[BEGIN Entries]
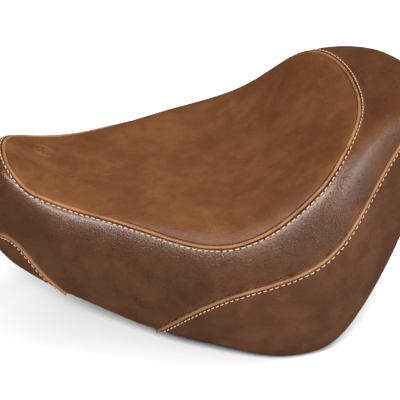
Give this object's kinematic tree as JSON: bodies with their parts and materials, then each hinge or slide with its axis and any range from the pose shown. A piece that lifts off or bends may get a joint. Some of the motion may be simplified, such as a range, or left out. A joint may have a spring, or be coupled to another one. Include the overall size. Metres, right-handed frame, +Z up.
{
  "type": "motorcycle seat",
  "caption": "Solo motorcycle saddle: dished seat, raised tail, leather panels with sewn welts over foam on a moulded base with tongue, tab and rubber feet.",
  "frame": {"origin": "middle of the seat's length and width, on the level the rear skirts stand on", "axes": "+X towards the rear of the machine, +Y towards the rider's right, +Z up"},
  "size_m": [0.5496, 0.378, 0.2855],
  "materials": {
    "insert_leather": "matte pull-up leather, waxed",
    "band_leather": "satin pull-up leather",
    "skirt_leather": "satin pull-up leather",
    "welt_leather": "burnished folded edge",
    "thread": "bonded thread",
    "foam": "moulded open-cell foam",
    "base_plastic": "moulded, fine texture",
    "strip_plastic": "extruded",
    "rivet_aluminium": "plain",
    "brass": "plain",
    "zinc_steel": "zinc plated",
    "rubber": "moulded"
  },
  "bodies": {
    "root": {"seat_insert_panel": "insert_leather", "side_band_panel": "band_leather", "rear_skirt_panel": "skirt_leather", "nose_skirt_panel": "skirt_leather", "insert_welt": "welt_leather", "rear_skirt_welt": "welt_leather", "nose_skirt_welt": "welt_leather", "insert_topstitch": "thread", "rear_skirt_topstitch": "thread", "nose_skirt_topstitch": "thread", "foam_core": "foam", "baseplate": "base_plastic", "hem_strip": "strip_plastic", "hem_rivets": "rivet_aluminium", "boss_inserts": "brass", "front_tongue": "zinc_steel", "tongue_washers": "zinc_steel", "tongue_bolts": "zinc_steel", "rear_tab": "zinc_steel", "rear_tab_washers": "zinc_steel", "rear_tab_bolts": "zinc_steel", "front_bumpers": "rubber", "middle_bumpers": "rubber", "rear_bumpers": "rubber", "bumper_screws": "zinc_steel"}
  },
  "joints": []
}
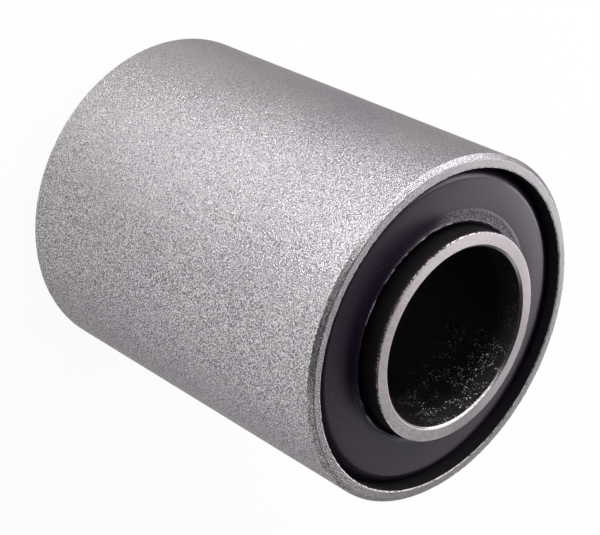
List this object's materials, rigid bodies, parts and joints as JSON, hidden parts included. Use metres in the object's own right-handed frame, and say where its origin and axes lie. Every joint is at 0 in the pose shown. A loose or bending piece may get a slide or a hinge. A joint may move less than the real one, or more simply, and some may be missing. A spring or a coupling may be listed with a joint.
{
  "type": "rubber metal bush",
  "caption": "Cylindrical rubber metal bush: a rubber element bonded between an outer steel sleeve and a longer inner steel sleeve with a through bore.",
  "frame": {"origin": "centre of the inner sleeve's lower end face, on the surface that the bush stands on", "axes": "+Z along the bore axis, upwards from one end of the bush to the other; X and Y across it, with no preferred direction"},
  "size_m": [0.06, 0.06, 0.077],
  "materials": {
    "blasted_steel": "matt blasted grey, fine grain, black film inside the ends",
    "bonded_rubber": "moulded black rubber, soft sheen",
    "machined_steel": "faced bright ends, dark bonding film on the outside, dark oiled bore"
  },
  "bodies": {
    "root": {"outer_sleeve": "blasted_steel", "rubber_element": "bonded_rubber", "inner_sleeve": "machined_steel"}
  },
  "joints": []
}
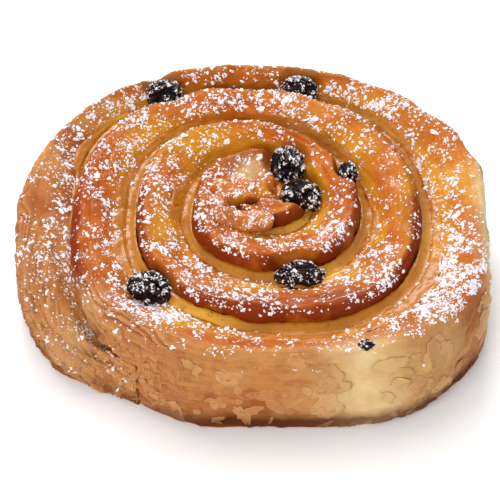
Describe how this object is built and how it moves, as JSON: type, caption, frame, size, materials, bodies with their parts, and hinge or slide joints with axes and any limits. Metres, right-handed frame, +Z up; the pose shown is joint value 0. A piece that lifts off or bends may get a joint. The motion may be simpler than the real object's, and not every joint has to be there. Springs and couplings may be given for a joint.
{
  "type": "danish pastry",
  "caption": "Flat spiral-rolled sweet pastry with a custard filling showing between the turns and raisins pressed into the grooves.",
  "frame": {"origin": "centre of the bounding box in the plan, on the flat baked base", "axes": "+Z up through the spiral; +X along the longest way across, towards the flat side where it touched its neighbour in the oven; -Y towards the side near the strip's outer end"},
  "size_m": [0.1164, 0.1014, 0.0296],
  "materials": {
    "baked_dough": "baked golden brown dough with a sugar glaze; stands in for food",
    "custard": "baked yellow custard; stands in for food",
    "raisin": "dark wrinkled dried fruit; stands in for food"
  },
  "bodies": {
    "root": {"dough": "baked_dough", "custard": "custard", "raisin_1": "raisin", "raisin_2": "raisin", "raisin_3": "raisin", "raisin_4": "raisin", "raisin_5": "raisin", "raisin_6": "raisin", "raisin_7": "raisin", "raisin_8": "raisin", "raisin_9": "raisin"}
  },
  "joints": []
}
[END Entries]
Task objective: Quote the whole listing above, leaving nothing out.

Answer to this problem:
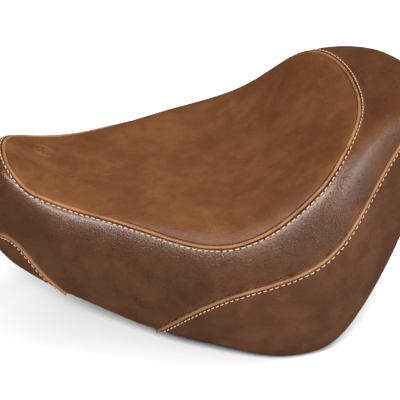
Give this object's kinematic tree as JSON: bodies with their parts and materials, then each hinge or slide with its axis and any range from the pose shown. A piece that lifts off or bends may get a joint. Some of the motion may be simplified, such as a range, or left out. A joint may have a spring, or be coupled to another one. Include the overall size. Metres, right-handed frame, +Z up.
{
  "type": "motorcycle seat",
  "caption": "Solo motorcycle saddle: dished seat, raised tail, leather panels with sewn welts over foam on a moulded base with tongue, tab and rubber feet.",
  "frame": {"origin": "middle of the seat's length and width, on the level the rear skirts stand on", "axes": "+X towards the rear of the machine, +Y towards the rider's right, +Z up"},
  "size_m": [0.5496, 0.378, 0.2855],
  "materials": {
    "insert_leather": "matte pull-up leather, waxed",
    "band_leather": "satin pull-up leather",
    "skirt_leather": "satin pull-up leather",
    "welt_leather": "burnished folded edge",
    "thread": "bonded thread",
    "foam": "moulded open-cell foam",
    "base_plastic": "moulded, fine texture",
    "strip_plastic": "extruded",
    "rivet_aluminium": "plain",
    "brass": "plain",
    "zinc_steel": "zinc plated",
    "rubber": "moulded"
  },
  "bodies": {
    "root": {"seat_insert_panel": "insert_leather", "side_band_panel": "band_leather", "rear_skirt_panel": "skirt_leather", "nose_skirt_panel": "skirt_leather", "insert_welt": "welt_leather", "rear_skirt_welt": "welt_leather", "nose_skirt_welt": "welt_leather", "insert_topstitch": "thread", "rear_skirt_topstitch": "thread", "nose_skirt_topstitch": "thread", "foam_core": "foam", "baseplate": "base_plastic", "hem_strip": "strip_plastic", "hem_rivets": "rivet_aluminium", "boss_inserts": "brass", "front_tongue": "zinc_steel", "tongue_washers": "zinc_steel", "tongue_bolts": "zinc_steel", "rear_tab": "zinc_steel", "rear_tab_washers": "zinc_steel", "rear_tab_bolts": "zinc_steel", "front_bumpers": "rubber", "middle_bumpers": "rubber", "rear_bumpers": "rubber", "bumper_screws": "zinc_steel"}
  },
  "joints": []
}
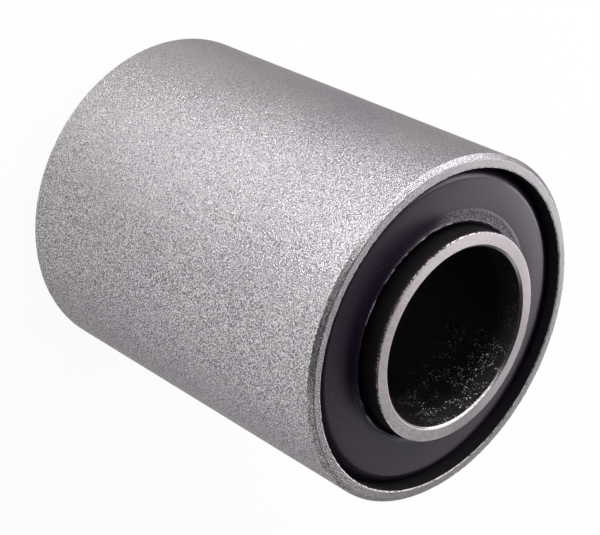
List this object's materials, rigid bodies, parts and joints as JSON, hidden parts included. Use metres in the object's own right-handed frame, and say where its origin and axes lie. Every joint is at 0 in the pose shown. A loose or bending piece may get a slide or a hinge. A joint may move less than the real one, or more simply, and some may be missing. A spring or a coupling may be listed with a joint.
{
  "type": "rubber metal bush",
  "caption": "Cylindrical rubber metal bush: a rubber element bonded between an outer steel sleeve and a longer inner steel sleeve with a through bore.",
  "frame": {"origin": "centre of the inner sleeve's lower end face, on the surface that the bush stands on", "axes": "+Z along the bore axis, upwards from one end of the bush to the other; X and Y across it, with no preferred direction"},
  "size_m": [0.06, 0.06, 0.077],
  "materials": {
    "blasted_steel": "matt blasted grey, fine grain, black film inside the ends",
    "bonded_rubber": "moulded black rubber, soft sheen",
    "machined_steel": "faced bright ends, dark bonding film on the outside, dark oiled bore"
  },
  "bodies": {
    "root": {"outer_sleeve": "blasted_steel", "rubber_element": "bonded_rubber", "inner_sleeve": "machined_steel"}
  },
  "joints": []
}
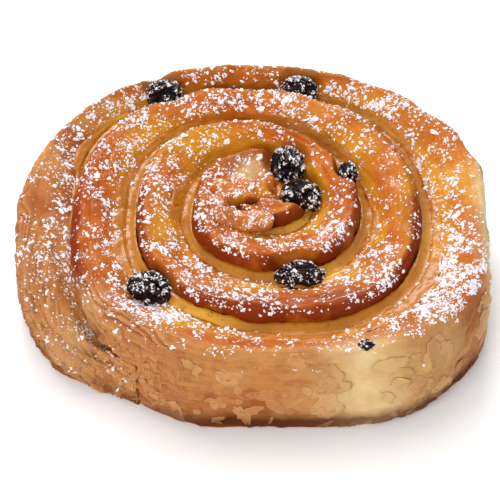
Describe how this object is built and how it moves, as JSON: type, caption, frame, size, materials, bodies with their parts, and hinge or slide joints with axes and any limits. Metres, right-handed frame, +Z up; the pose shown is joint value 0. A piece that lifts off or bends may get a joint. The motion may be simpler than the real object's, and not every joint has to be there. Springs and couplings may be given for a joint.
{
  "type": "danish pastry",
  "caption": "Flat spiral-rolled sweet pastry with a custard filling showing between the turns and raisins pressed into the grooves.",
  "frame": {"origin": "centre of the bounding box in the plan, on the flat baked base", "axes": "+Z up through the spiral; +X along the longest way across, towards the flat side where it touched its neighbour in the oven; -Y towards the side near the strip's outer end"},
  "size_m": [0.1164, 0.1014, 0.0296],
  "materials": {
    "baked_dough": "baked golden brown dough with a sugar glaze; stands in for food",
    "custard": "baked yellow custard; stands in for food",
    "raisin": "dark wrinkled dried fruit; stands in for food"
  },
  "bodies": {
    "root": {"dough": "baked_dough", "custard": "custard", "raisin_1": "raisin", "raisin_2": "raisin", "raisin_3": "raisin", "raisin_4": "raisin", "raisin_5": "raisin", "raisin_6": "raisin", "raisin_7": "raisin", "raisin_8": "raisin", "raisin_9": "raisin"}
  },
  "joints": []
}